News In Brief

In a high-stakes bid to bring peace to the Middle East, President Clinton announced Israeli and Palestinian leaders will meet with him next week at the Camp David presidential retreat. The objective is to bridge "significant differences" that have led to an impasse between the two sides, Clinton said. Months ago, the two sides set a Sept. 13 deadline to draw up a final accord. Palestinian leader Yasser Arafat has said he'll declare a state on that date unless there are conclusive settlement negotiations before then.

Clinton also was to sign two UN pacts designed to help protect children from sexual exploitation and from fighting in wars. States that sign the treaty agreements would have to ensure no one under age 18 takes part in combat, as well as take action to prohibit the sale of children, child prostitution, and child pornography. The documents are optional protocols, or additions, to the 1989 Convention on the Rights of the Child, which the US hasn't ratified.

Hundreds of protesters converged on the hamlet of Jarbidge, Nev., to reopen a road the US Forest Service had effectively closed - a status that many demonstrators indicated was symbolic of too much government regulation. When South Canyon Road was washed out by a flood in 1995, federal authorities squelched efforts to repair it, out of concern that the work would jeopardize the habitat of the threatened bull trout. The government also sought to halt Tuesday's protest, but a federal judge denied an injunction - although he warned participants they could be prosecuted for any environmental damage.

Ten people were arrested in Morristown, N.J., while demonstrating against a white supremacist's Independence Day speech that called for an end to affirmative-action programs. Richard Barrett, head of the Mississippi-based Nationalist Movement, led a small rally, while more than 300 whites, blacks, and Hispanics held a counter-event nearby. Some in the latter group pushed down metal barricades and hurled projectiles. One of those arrested was taken to a hospital.

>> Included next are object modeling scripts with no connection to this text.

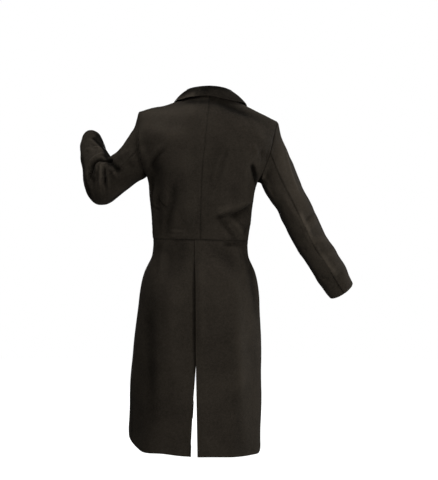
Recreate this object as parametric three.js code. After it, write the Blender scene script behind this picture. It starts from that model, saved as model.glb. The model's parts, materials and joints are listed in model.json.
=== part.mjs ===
// A long tailcoat in the shape it takes when it is worn: two backs, two fronts, two tails that lap at
// the centre back, two-piece sleeves, a turned-down collar, two lapels and one button.
// Millimetres, +Z up. The wearer faces +Y, so the wearer's right is +X. The origin is the middle of the
// neck, level with the inner ends of the shoulder seams.
import * as THREE from "three";

const { clamp, degToRad, lerp, radToDeg, smoothstep } = THREE.MathUtils;

// Driving sizes
const clothThick = 2;
const seamGap = 0.3;
const waistHeight = -480;
const hemHeight = -1194;
const crestHeight = -165; // the coat stands upright to here, then rounds over to the shoulder seam
const crestRoll = 230; // length of cloth from the crest to the shoulder seam
const neckWide = 82; // inner end of the shoulder seam, from the centre
const napeHeight = 5;
const shoulderWide = 235;
const shoulderFall = 0.42;
const neckRound = 45; // the shoulder line levels off inside the neck over about this width
const armpitHeight = -275;
const boxiness = 2.4; // 2 is an ellipse, more is squarer
const tailLap = 18; // each tail passes the centre back by this at the waist
const tailSplay = 13; // and stays short of it by this at the hem
const frontLap = 15; // each front passes the centre front by this at the button
const lapStep = 2; // where two layers lap, the upper one rises by this and the lower one sinks
const tailStand = 4; // the upper tail stands off this much more, below the waist
const rollStart = -372; // the lapels turn back above this height
const buttonHeight = -430;
const buttonRadius = 12;
const buttonThick = 5;
const lapelLift = 3.4;

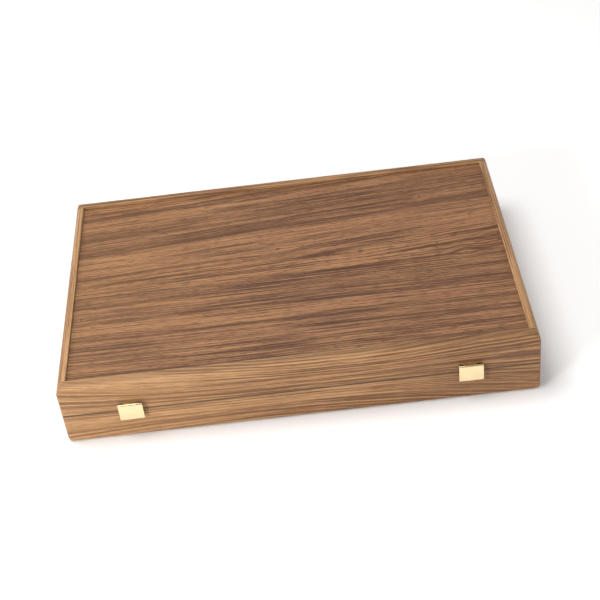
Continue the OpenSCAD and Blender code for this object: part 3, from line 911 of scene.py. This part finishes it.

A study last year that said medical mistakes kill as many as 98,000 hospitalized Americans annually used flawed methodology and is greatly exaggerated, scientists at the Indiana University School of Medicine reported. The earlier study, by the Institute of Medicine, didn't establish that medical errors caused the deaths and failed to eliminate other crucial factors for patients, the Indiana researchers said. But in a rebuttal in the Journal of the American Medical Association, an author of the original study defended the research, saying it may even have underestimated the extent of the problem.

Many Hispanics are stuck in an increasing number of low-paying jobs that offer little promise of advancement, a study by a Latino political-advocacy group concluded. The National Council of La Raza, at its annual convention in San Diego, reported median income for Hispanic married-couples was $34,816 in 1998, compared with $54,736 for white families. But despite that finding, the report also revealed that Hispanics experienced the highest increase of per capita income among the major racial and ethnic groups between 1997 and 1998.